Section 14A(5) of the LA 1980 required the claimants to show that the action was brought within three years from the earliest date on which the claimant had (i) the knowledge required for bringing an action for damages, and (ii) a right to bring such an action.
Correspondence revealed that the claimants had knowledge that HMRC was challenging both types of scheme by, at the latest, 2011.
The Adoption of Children Act 1949 provided for the first time that adopted children were to be treated as children of the adopting parents for succession purposes. However, that act and subsequent statutes contained transitional provisions preventing their application to any disposition made prior to the coming into force of the statute in question.
There have been several unsuccessful challenges to this rule, based on alleged breaches of article 8 (respect for private and family life) and article 14 (no discrimination on any ground including birth) of the European Convention on Human Rights.
In Hand v George  EWHC 533 (Ch), Mrs Justice Rose concluded that UK legislation was discriminatory and should be read in such a way as to remove the discrimination.

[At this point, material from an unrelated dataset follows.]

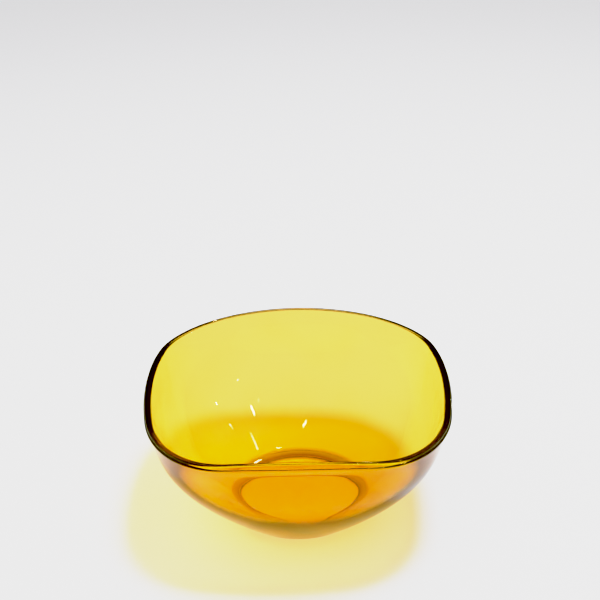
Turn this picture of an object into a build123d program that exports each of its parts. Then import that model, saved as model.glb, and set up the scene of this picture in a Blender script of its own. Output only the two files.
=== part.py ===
from build123d import *
from math import cos, radians, sin
import os

# Rounded-square glass bowl, upright on its foot.
# Origin: centre of the foot's resting face. +Z up, -Y towards the front, millimetres.

# Driving dimensions
HALF_WIDTH = 75.0           # centre to the outside of the rim, at the middle of a side
RIM_HEIGHT = 73.3           # table to the rim's outer edge, at the middle of a side
BASE_RADIUS = 33.7          # where the line of the wall would meet the table
WALL = 4.0                  # glass thickness, square to the surface
RIM_CORNER = 0.605          # corner radius at the rim, as a share of the half width
SIDE_SPLIT = 8.0            # half angle of each flat-looking side arc, degrees

# Line of the outer wall, seen from the side
WALL_START_ANGLE = 43.8     # above the horizontal, where it leaves the table
WALL_START_PULL = 62.1      # length of the lower Bezier handle
WALL_END_LEAN = 20.0        # outwards from the vertical, at the rim
WALL_END_PULL = 24.1        # length of the upper Bezier handle
WALL_STEPS = 6              # number of spans between the sections of a loft

# Rim: lies on a large dome, so the four corners dip and the top face slopes outwards
RIM_DOME_RADIUS = 190.0
RIM_EDGE_ROUND = 0.4        # fire-polished edges
TRIM_ALLOWANCE = 8.0        # glass above the rim that the dome takes away

# Foot and floor of the bowl
FOOT_RADIUS = 32.0
FOOT_HEIGHT = 3.0
FOOT_EDGE_ROUND = 1.0
DISH_RADIUS = 25.0          # polished hollow under the foot
DISH_DEPTH = 0.7
FLOOR_HEIGHT = 7.6          # table to the inside floor, at the centre
CAVITY_START = 0.13         # place on the wall line where the cavity leaves the floor
FLOOR_FLAT = 18.0           # Bezier handle that keeps the floor level at its centre
FLOOR_TURN = 10.0           # Bezier handle that turns the floor up into the wall


def rounded_square(half_width, corner_radius, height):
    """Level face with four bulged side arcs and four tangent corner arcs."""
    spread = 1 / (cos(radians(SIDE_SPLIT)) - sin(radians(SIDE_SPLIT)))
    side_radius = (spread * half_width - corner_radius) / (spread - 1)
    side_centre = Vector(half_width - side_radius, 0)
    reach = side_radius - corner_radius
    corner_centre = side_centre + Vector(reach, 0).rotate(Axis.Z, SIDE_SPLIT)
    with BuildSketch(Plane.XY.offset(height)) as section:
        with BuildLine():
            for turn in (0, 90, 180, 270):
                CenterArc(side_centre.rotate(Axis.Z, turn), side_radius,
                          turn - SIDE_SPLIT, 2 * SIDE_SPLIT)
                CenterArc(corner_centre.rotate(Axis.Z, turn), corner_radius,
                          turn + SIDE_SPLIT, 90 - 2 * SIDE_SPLIT)
        make_face()
    return section.sketch


def corner_radius_at(half_width, height):
    """Round at the foot, squarer towards the rim."""
    return half_width * (1 - (1 - RIM_CORNER) * height / RIM_HEIGHT)


# Line of the outer wall in the XZ plane: X is the half width, Z the height
start_handle = Vector(WALL_START_PULL, 0).rotate(Axis.Z, WALL_START_ANGLE)
end_handle = Vector(0, -WALL_END_PULL).rotate(Axis.Z, -WALL_END_LEAN)
wall_start = Vector(BASE_RADIUS, 0)
wall_end = Vector(HALF_WIDTH, RIM_HEIGHT)
with BuildLine() as wall_line:
    lower_wall = Bezier(wall_start, wall_start + start_handle, wall_end + end_handle, wall_end)
    upper_wall = Line(wall_end, wall_end - end_handle.normalized() * TRIM_ALLOWANCE)
places = [step / WALL_STEPS for step in range(WALL_STEPS + 1)]
cavity_places = [CAVITY_START + (1 - CAVITY_START) * place for place in places]
trim_point, trim_tangent = upper_wall @ 1, upper_wall % 1


def outer_section(point):
    """Outline of the outside of the bowl where the wall line passes this point."""
    return rounded_square(point.X, corner_radius_at(point.X, point.Y), point.Y)


def inner_section(point, tangent):
    """The same outline moved in by the wall thickness, square to the wall."""
    inset = WALL * tangent.Y
    corner_radius = corner_radius_at(point.X, point.Y) - inset
    return rounded_square(point.X - inset, corner_radius, point.Y + WALL * tangent.X)


with BuildPart() as bowl_body:
    outside = [outer_section(lower_wall @ place) for place in places]
    loft(outside + [outer_section(trim_point)])
    inside = [inner_section(lower_wall @ place, lower_wall % place) for place in cavity_places]
    loft(inside + [inner_section(trim_point, trim_tangent)], mode=Mode.SUBTRACT)

    # Inside floor, level at the centre and turning up into the wall
    cavity_tangent = lower_wall % CAVITY_START
    cavity_rim = (lower_wall @ CAVITY_START) + Vector(-cavity_tangent.Y, cavity_tangent.X) * WALL
    with BuildSketch(Plane.XZ):
        with BuildLine():
            floor_line = Bezier((0, FLOOR_HEIGHT), (FLOOR_FLAT, FLOOR_HEIGHT),
                                cavity_rim - cavity_tangent * FLOOR_TURN, cavity_rim)
            Polyline(floor_line @ 1, (0, cavity_rim.Y), (0, FLOOR_HEIGHT))
        make_face()
    revolve(axis=Axis.Z, mode=Mode.SUBTRACT)

    # Keep what lies above the foot and under the rim dome
    dome_centre = RIM_HEIGHT - (RIM_DOME_RADIUS ** 2 - HALF_WIDTH ** 2) ** 0.5
    dome_edge = 1.5 * HALF_WIDTH
    dome_drop = (RIM_DOME_RADIUS ** 2 - dome_edge ** 2) ** 0.5
    with BuildSketch(Plane.XZ):
        with BuildLine():
            RadiusArc((0, dome_centre + RIM_DOME_RADIUS), (dome_edge, dome_centre + dome_drop),
                      RIM_DOME_RADIUS)
            Polyline((dome_edge, dome_centre + dome_drop), (dome_edge, FOOT_HEIGHT),
                     (0, FOOT_HEIGHT), (0, dome_centre + RIM_DOME_RADIUS))
        make_face()
    revolve(axis=Axis.Z, mode=Mode.INTERSECT)
    rim_face = bowl_body.faces().filter_by(GeomType.SPHERE).sort_by(Axis.Z)[-1]
    fillet(rim_face.edges(), RIM_EDGE_ROUND)
bowl_body.part.label = "bowl_body"

with BuildPart() as foot_pad:
    with BuildSketch():
        Circle(FOOT_RADIUS)
    extrude(amount=FOOT_HEIGHT)
    fillet(foot_pad.edges().sort_by(Axis.Z)[0], FOOT_EDGE_ROUND)
    # Shallow spherical hollow, so that the foot rests on a ring
    with BuildSketch(Plane.XZ):
        with BuildLine():
            ThreePointArc((-DISH_RADIUS, 0), (0, DISH_DEPTH), (DISH_RADIUS, 0))
            Line((-DISH_RADIUS, 0), (DISH_RADIUS, 0))
        make_face()
        split(bisect_by=Plane.YZ)
    revolve(axis=Axis.Z, mode=Mode.SUBTRACT)
foot_pad.part.label = "foot_pad"

os.makedirs("parts", exist_ok=True)
export_step(bowl_body.part, "parts/bowl_body.step")
export_step(foot_pad.part, "parts/foot_pad.step")
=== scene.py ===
import math

import bpy
import numpy as np
from mathutils import Matrix, Vector


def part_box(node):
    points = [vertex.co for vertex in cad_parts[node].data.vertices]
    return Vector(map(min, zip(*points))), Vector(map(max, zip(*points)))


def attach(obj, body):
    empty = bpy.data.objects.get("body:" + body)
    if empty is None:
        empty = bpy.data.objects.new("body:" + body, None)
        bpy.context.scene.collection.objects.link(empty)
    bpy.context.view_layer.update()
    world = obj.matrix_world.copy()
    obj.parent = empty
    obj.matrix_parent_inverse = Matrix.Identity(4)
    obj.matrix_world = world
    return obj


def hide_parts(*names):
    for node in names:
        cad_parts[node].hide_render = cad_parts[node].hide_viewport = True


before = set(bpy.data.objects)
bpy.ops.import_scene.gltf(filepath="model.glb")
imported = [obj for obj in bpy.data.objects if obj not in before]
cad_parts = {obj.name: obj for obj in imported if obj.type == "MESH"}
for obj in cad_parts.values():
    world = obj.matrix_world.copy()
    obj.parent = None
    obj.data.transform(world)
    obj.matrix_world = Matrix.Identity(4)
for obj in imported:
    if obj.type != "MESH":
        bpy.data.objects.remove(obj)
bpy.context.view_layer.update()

# Rounded-square amber glass bowl. Metres. It stands on z = 0, its mouth opens along +Z, and
# its front is towards -Y. The body and the foot are fused, so one mesh stands for both CAD nodes.

# Sizes taken from the frame
EDGE_TRIM = 0.0002          # what the rounded rim takes off the half width
RIM_RISE = 0.0028           # from the rim's outer edge, at the middle of a side, to the CAD top
HALF_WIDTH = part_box("bowl_body")[1][0] + EDGE_TRIM
RIM_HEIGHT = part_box("bowl_body")[1][2] - RIM_RISE
FOOT_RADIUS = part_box("foot_pad")[1][0]
FOOT_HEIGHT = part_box("foot_pad")[1][2]

# Line of the outer wall, seen from the side
BASE_RADIUS = 0.0337        # where it would meet the table
START_ANGLE = math.radians(43.8)   # above the horizontal, where it leaves the table
START_PULL = 0.0621         # length of the lower Bezier handle
END_LEAN = math.radians(20)        # outwards from the vertical, at the rim
END_PULL = 0.0241           # length of the upper Bezier handle
OVERRUN = 0.02              # how far it goes on, straight, above the rim
LINE_POINTS = 800

# Sections across the bowl: four bulged sides and four tangent corners
RIM_CORNER = 0.605          # corner radius at the rim, as a share of the half width
SIDE_SPLIT = math.radians(8)       # half angle of each side

# Rim: lies on a large dome, so that the corners dip, and has a bead at the front
DOME_RADIUS = 0.190
WALL = 0.0038
FRONT_BEAD = 0.0013         # how much thicker the rim is at the middle of the front
FRONT_BEAD_SPREAD = 6       # the higher this power, the sooner the bead fades to the sides
BEAD_LENGTH = 0.0058        # how far the bead reaches down the inner wall
BEAD_FALL = 2.4             # how fast it thins on the way
OUTER_ROUND = 0.0009
INNER_ROUND = 0.0014
CROWN = 0.0012              # how far the rim's face swells between its edges

# Foot and floor
FOOT_ROUND = 0.0018
FOOT_SIDE = 0.0020          # height where the foot's upright side ends
FILLET_TOP = FOOT_HEIGHT + 0.0004
DISH_RADIUS = 0.0250        # polished hollow under the foot
DISH_DEPTH = 0.0007
FLOOR_HEIGHT = 0.0070
FLOOR_FLAT = 0.0160         # Bezier handle that keeps the floor level at its centre
FLOOR_TURN = 0.0120         # Bezier handle that turns the floor up into the wall
FLOOR_END = 0.97            # how far along the floor's curve its last ring lies
WALL_FOOT = 0.0100          # how far up the wall line the floor starts
POLE_RADIUS = 0.0020        # the first ring, round the centre of the hollow

# Small waves of hand-worked glass
RIPPLE = 0.00003
RIPPLE_FOLDS = (2, 3, 5, 7, 9, 13)
RIPPLE_CLIMB = (40, 220)    # radians in a metre of wall
OTHER_FACE = 2.1            # phase between the waves of the two faces
FADE_FROM = 0.006           # the waves grow from here up the wall line
FADE_IN = 0.008
FADE_TO = 0.004             # and are gone this far under the rim
FADE_OUT = 0.015
SEED = 11
random = np.random.default_rng(SEED)

# Fineness of the mesh: points round a ring, and rings along each stretch
AROUND = 288
DISH_RINGS = 25
FOOT_RINGS = 12
FILLET_RINGS = 16
OUTER_RINGS = 90
OUTER_ROUND_RINGS = 9
CROWN_RINGS = 14
INNER_ROUND_RINGS = 12
BEAD_RINGS = 18
INNER_RINGS = 70
FLOOR_RINGS = 40
HALVINGS = 40               # steps that close in on the place where the wall meets the dome
ANGLES = np.linspace(0, 2 * np.pi, AROUND, endpoint=False)


def bezier(points, count):
    """Points along a cubic Bezier curve."""
    p0, p1, p2, p3 = (np.array(point, float) for point in points)
    u = np.linspace(0, 1, count)[:, None]
    return (1 - u) ** 3 * p0 + 3 * (1 - u) ** 2 * u * p1 + 3 * (1 - u) * u ** 2 * p2 + u ** 3 * p3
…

In relation to the issue of retrospectivity, Mrs Justice Rose analysed the House of Lords decision in Wilson and others v First County Trust Ltd (No 2)  UKHL 40, which she considered was ‘authority for the proposition that the [Human Rights Act 1998 (HRA)] does not generally have retrospective effect’. However, the question whether an individual died leaving ‘children’ must be answered at the date of their death (2008) and thus, ‘to apply the HRA in combination with the wording of the will is not, in my judgment, truly a retrospective application of the HRA’.
To prevent any unfair interference with pre-existing rights, she suggested that the exclusion of adopted children under dispositions already in existence should be allowed to continue if the beneficiary of the disposition has done something to avail themselves of the property right in question before the coming into force of the HRA. This will rarely be the case.
The same reasoning will apply to illegitimate children.
There has apparently been an application for leave to appeal.